La educación en España ha sido víctima de la profecía autocumplida de nuestra izquierda. Su empeño en asegurar que la educación no sirve como ascensor social -pensamiento fundado en la experiencia efectiva de personas inanes encumbradas al liderazgo político- ha acabado erosionando la función primordial de la escuela, que es la de acompasar el mérito con la recompensa, convirtiéndola en un simple espacio de custodia sin rumbo. Para recuperar el papel de nuestra educación como mecanismo de justicia social, los centros educativos necesitan reformas profundas que pongan fin a la laxitud y al infantilismo que hoy los dominan. En primer lugar, urge restaurar la autoridad del profesorado: sin un docente respetado y legitimado para marcar límites, la escuela se convierte en un caos donde la transmisión del conocimiento queda relegada a un segundo plano. Recuperar la disciplina no significa volver al autoritarismo, sino devolver al aula un orden mínimo imprescindible para el aprendizaje y el desarrollo personal.

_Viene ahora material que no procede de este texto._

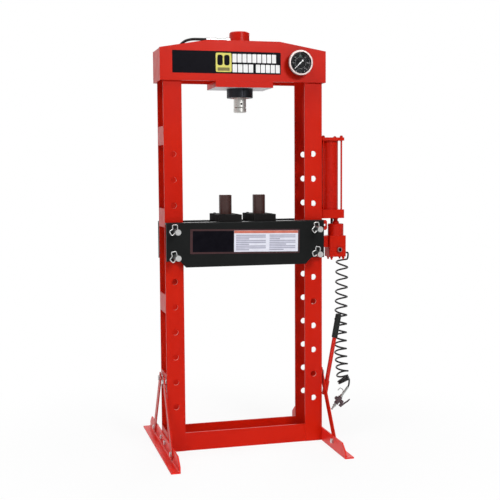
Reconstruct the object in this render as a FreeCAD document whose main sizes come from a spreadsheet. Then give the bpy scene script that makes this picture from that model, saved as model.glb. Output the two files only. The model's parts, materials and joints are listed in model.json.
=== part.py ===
import FreeCAD, Part
import Sketcher
import math
import os

# A floor-standing H-frame hydraulic shop press with an air-over-oil pump.
# Origin: on the floor, under the ram's axis. X runs to the right along the
# head, Y to the rear and Z up. Every length is in millimetres.

Vector = FreeCAD.Vector
Rotation = FreeCAD.Rotation

DIMENSIONS = {
    # Columns: four flat bars with a row of pin holes, tied by flush straps
    "opening_width": 551,
    "bar_width": 80,
    "bar_thick": 8,
    "frame_depth": 153,
    "bar_bottom": 2,
    "bar_top": 1742,
    "hole_width": 26,
    "hole_pitch": 110,
    "hole_rows": 11,
    "hole_lowest": 201,
    "strap_tall": 80,
    "strap_thick": 6,
    "strap_foot_level": 48,
    "strap_brace_level": 305,
    "strap_lower_level": 654,
    "strap_pump_level": 1027,
    "strap_upper_level": 1381,
    # Base: two cross beams, two angle feet and four braces
    "base_beam_inset": 2,
    "foot_tall": 60,
    "foot_flange": 40,
    "foot_thick": 6,
    "foot_length": 756,
    "foot_root": 5,
    "foot_cut_long": 43,
    "foot_cut_tall": 32,
    "brace_width": 36,
    "brace_thick": 5,
    "brace_end": 18,
    "brace_top_reach": 47,
    "brace_top_level": 309,
    "brace_foot_reach": 225,
    "brace_foot_level": 38,
    # Fasteners of the frame
    "bolt_width": 12,
    "bolt_clearance": 1,
    "bolt_head_across": 19,
    "bolt_head_tall": 7.5,
    "nut_tall": 10,
    "spacer_width": 28,
    # Head: two plates with sloping shoulders, closed at the ends
    "head_thick": 12,
    "head_half_length": 370,
    "head_bottom": 1613,
    "head_shoulder": 1750,
    "head_crown": 1786,
    "crown_half_length": 160,
    "head_end_thick": 8,
    "mount_length": 256,
    "mount_thick": 26,
    # Ram: cylinder, lock ring, gland, rod, piston and saddle
    "barrel_radius": 44.5,
    "barrel_top": 1833,
    "barrel_chamfer": 4,
    "barrel_cap": 14,
    "bore_radius": 35,
    "bore_bottom": 1602,
    "neck_radius": 40,
    "neck_bore": 32,
    "neck_bottom": 1548,
    "port_level": 1799,
    "port_radius": 5,
    "ring_radius": 57.5,
    "ring_tall": 40,
    "ring_notch_wide": 8,
    "ring_notch_deep": 5,
    "gland_tall": 46,
    "rod_radius": 27.5,
    "rod_bottom": 1506,
    "rod_chamfer": 1.5,
    "running_gap": 0.05,
    "piston_tall": 40,
    "piston_bottom": 1754,
    "spigot_radius": 12,
    "saddle_radius": 28,
    "saddle_tall": 22,
    "saddle_chamfer": 3,
    "socket_radius": 13,
    "socket_deep": 34,
    "screw_radius": 4,
    "screw_level": 1521,
    # Gauge on the head's front
    "gauge_x": 242,
    "gauge_level": 1694,
    "gauge_standoff": 9,
    "gauge_radius": 50,
    "gauge_deep": 28,
    "gauge_wall": 2.5,
    "dial_level": 30,
    "dial_thick": 1.5,
    "glass_thick": 3.4,
    "bezel_radius": 55,
    "needle_length": 42,
    "needle_tail": 17,
    "stem_radius": 7,
    "stem_nut_radius": 13,
    "gauge_tube_radius": 3,
    # Bed: two channel beams on four pins
    "bed_half_length": 355,
    "bed_half_depth": 107,
    "bed_flange": 30,
    "bed_thick": 8,
    "bed_bend": 5,
    "bed_top_over_hole": 38,
    "bed_bottom_under_hole": 46,
    "bed_tab_under_hole": 18,
    "bed_bottom_half": 268,
    "bed_row": 6,
    "cross_plate_tall": 120,
    "cross_plate_x": 262,
    "pin_width": 25,
    "pin_front": 175,
    "pin_head_width": 34,
    "pin_head_thick": 10,
    "pin_drop": 0.45,
    "pin_hole_width": 5,
    "pin_hole_inset": 15,
    "clip_wire": 4,
    # Loose support blocks with posts, resting on the bed
    "block_length": 100,
    "block_depth": 200,
    "block_tall": 30,
    "block_left_x": -70,
    "block_right_x": 84,
    "post_radius": 28,
    "post_tall": 85,
    "post_chamfer": 2,
    # Pump on the right column
    "bracket_thick": 6.5,
    "bracket_half_depth": 60,
    "bracket_bottom": 835,
    "bracket_top": 1060,
    "tank_x": 417,
    "tank_radius": 40,
    "tank_wall": 3.5,
    "tank_end_side": 110,
    "tank_end_corner": 8,
    "tank_base_bottom": 1012,
    "tank_base_tall": 39,
    "tank_tall": 310,
    "tank_cap_thick": 14,
    "tie_rod_width": 8,
    "tie_rod_offset": 43,
    "tie_nut_across": 13,
    "tie_nut_tall": 7,
    "body_x": 444.5,
    "body_y": -11,
    "body_radius": 36,
    "body_tall": 54,
    "neck_tall": 26,
    "block_x_left": 403,
    "block_x_right": 482,
    "block_y_front": -47,
    "block_y_rear": 25,
    "block_bottom": 836,
    "block_high": 96,
    "valve_x": 447.5,
    "valve_level": 869,
    "valve_radius": 11,
    "valve_spindle": 6,
    "outlet_x": 452,
    "outlet_level": 905,
    # Curly air hose
    "hose_width": 8,
    "hose_exit_y": -8,
    "hose_exit_level": 851,
    "hose_collar": 4,
    "coil_radius": 26.5,
    "coil_top": 829.6,
    "coil_open_turns": 14,
    "coil_closed_turns": 1.93,
    "coil_closed_pitch": 9.3,
    "coil_closed_lean": 25,
    "coil_closed_tilt": 20,
    # Air gun at the hose's lower end
    "gun_x": 426,
    "gun_level": 121.5,
    "gun_lean": 38.6,
    "gun_length": 130,
    # Pump handle, parked in its holder
    "handle_foot_x": 373.8,
    "handle_y": -60,
    "handle_foot_level": 211,
    "handle_lean": 10.57,
    "handle_radius": 9.5,
    "handle_wall": 2,
    "handle_length": 368,
    "grip_radius": 13.5,
    "grip_length": 110,
    "holder_radius": 12.5,
    "holder_bore": 10,
    "holder_length": 64,
}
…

Los servicios públicos, para poder alcanzar y mantener un mínimo nivel de calidad, requieren cada vez más de un contrato que ligue a quienes ofrecen dichos servicios con quienes los reciben. Igual que el profesorado está obligado a cumplir con ciertos requisitos para el desarrollo de su función, así los alumnos -con el concurso de sus familias- deben continuar esta corresponsabilidad aceptando normas básicas de convivencia y esfuerzo. Solo así se puede garantizar un clima de respeto mutuo que permita a todos desarrollar su potencial. Igualmente importante es rescatar el valor del esfuerzo. La promoción automática y la rebaja constante de exigencias alimentan una cultura de la inercia que castiga a los más desfavorecidos: cuando la escuela deja de enseñar en serio, los únicos que pueden suplir sus carencias son quienes disponen de medios para buscar apoyo fuera de ella, perpetuando así la desigualdad de origen.
La educación pública debe recuperar el rigor como condición indispensable para ser una verdadera herramienta de equidad, de modo que ofrezca espacios donde el alumnado pueda demostrar su valía sin importar su contexto socioeconómico. Esto significa establecer objetivos claros, evaluaciones que midan realmente los aprendizajes y apoyos específicos para quienes lo necesiten, en lugar de diluir los contenidos o bajar los estándares. El esfuerzo, lejos de ser un castigo, es la vía para que cada estudiante descubra sus capacidades y adquiera la confianza necesaria para superar dificultades. Solo una escuela que exija y acompañe podrá ofrecer una verdadera igualdad de oportunidades, ya que garantiza que el éxito no dependa de los recursos familiares, sino del mérito y la dedicación de cada alumno.